GIVEN INSTRUCTION
Output the full material exactly as it appears here.

SOURCE DATA

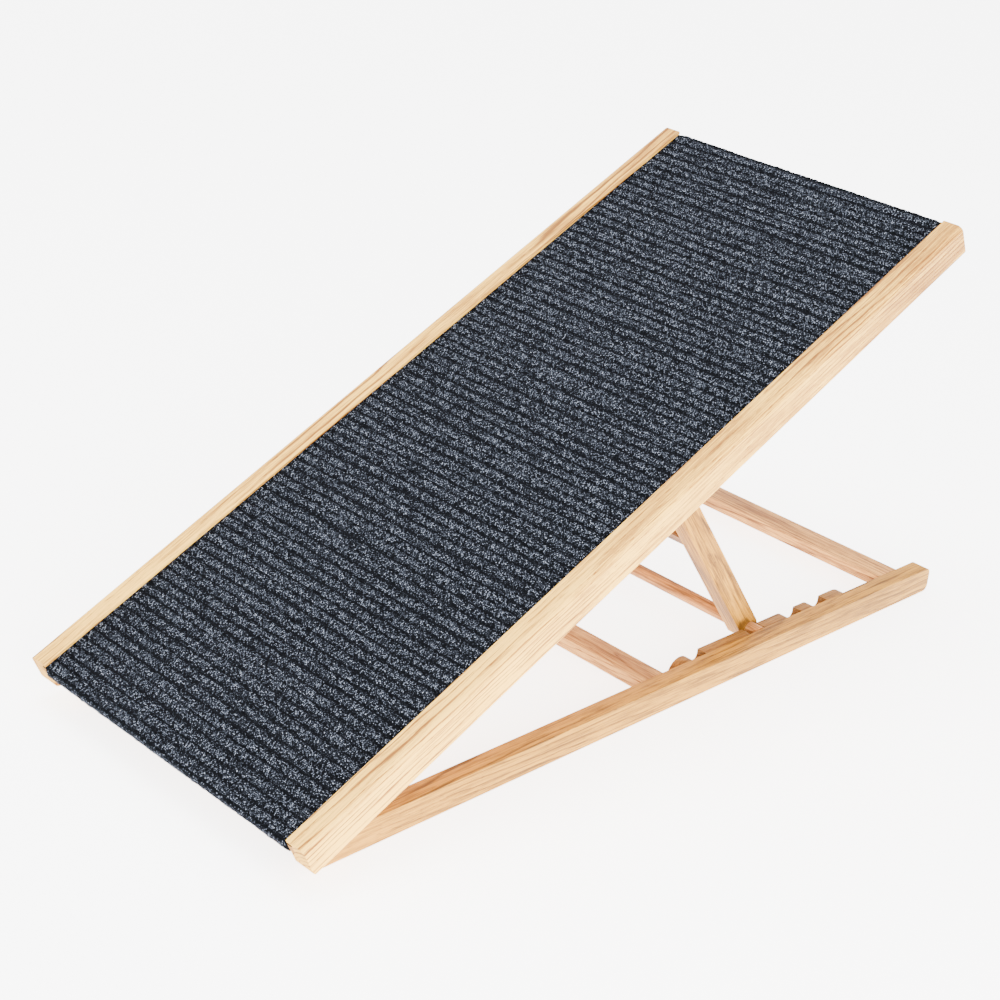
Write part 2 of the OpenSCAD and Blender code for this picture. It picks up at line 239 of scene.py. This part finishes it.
# %% [markdown]
# Softwood is a stack of growth rings round a pith that lies outside the board. If the
# pith runs a little askew, a flat face cuts the rings into long arches, and a face square
# to them shows straight stripes. So the grain is a solid pattern: the distance to a
# leaning pith line, warped by slow noise, and cut into rings. It needs no UVs, it turns
# every corner correctly, and the end of a board shows arcs with no extra work.
# Finer layers follow: fibres, short dark pores, and a tone that darkens along the board, which on
# the rails is painted shade falling off toward the high end together with darker grain there.
# All of them only say how deep the tone is, and one ramp turns that into colour. Its
# steps are equal ratios, because the eye reads light in ratios and not in sums. Studio
# light is strong and washes colour out, so the tones are mixed deeper than they look.


# %% Wood
MM = 1000.0
TONES = 5
WOOD_BUMP = 0.00018
SEED_MIX = (71, 113, 37)
END_EARLY, END_LATE = (0.70, 0.66, 0.60, 1), (0.40, 0.32, 0.25, 1)

# What a noise varies with: its scale along the grain, and across it, per millimetre.
SLOW, QUICK = (0.0045, 0.03), (0.02, 0.12)
FIBRE, HAIR, DASH = (0.016, 0.8), (0.06, 2.4), (0.11, 1.1)
CLOUD, STREAK = (0.008, 0.05), (0.017, 0.22)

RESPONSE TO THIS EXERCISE
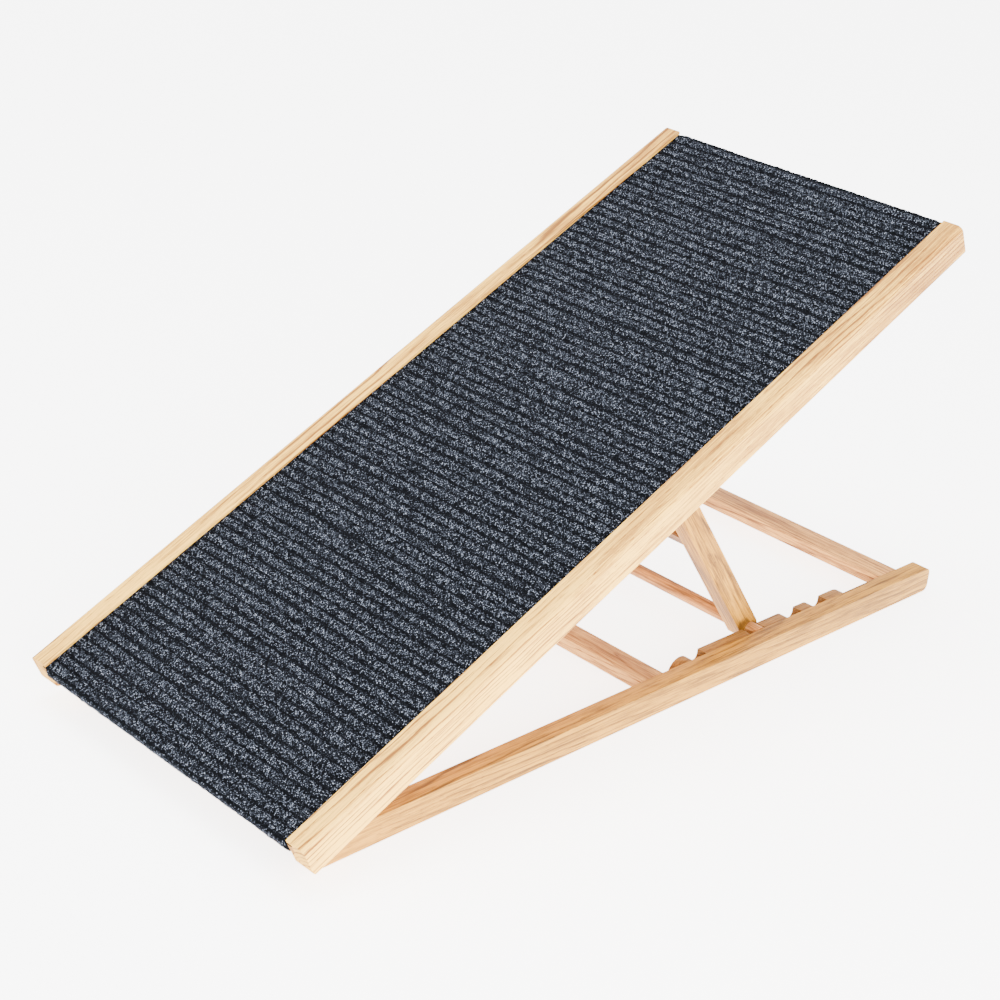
Write part 2 of the OpenSCAD and Blender code for this picture. It picks up at line 239 of scene.py. This part finishes it.
# %% [markdown]
# Softwood is a stack of growth rings round a pith that lies outside the board. If the
# pith runs a little askew, a flat face cuts the rings into long arches, and a face square
# to them shows straight stripes. So the grain is a solid pattern: the distance to a
# leaning pith line, warped by slow noise, and cut into rings. It needs no UVs, it turns
# every corner correctly, and the end of a board shows arcs with no extra work.
# Finer layers follow: fibres, short dark pores, and a tone that darkens along the board, which on
# the rails is painted shade falling off toward the high end together with darker grain there.
# All of them only say how deep the tone is, and one ramp turns that into colour. Its
# steps are equal ratios, because the eye reads light in ratios and not in sums. Studio
# light is strong and washes colour out, so the tones are mixed deeper than they look.


# %% Wood
MM = 1000.0
TONES = 5
WOOD_BUMP = 0.00018
SEED_MIX = (71, 113, 37)
END_EARLY, END_LATE = (0.70, 0.66, 0.60, 1), (0.40, 0.32, 0.25, 1)

# What a noise varies with: its scale along the grain, and across it, per millimetre.
SLOW, QUICK = (0.0045, 0.03), (0.02, 0.12)
FIBRE, HAIR, DASH = (0.016, 0.8), (0.06, 2.4), (0.11, 1.1)
CLOUD, STREAK = (0.008, 0.05), (0.017, 0.22)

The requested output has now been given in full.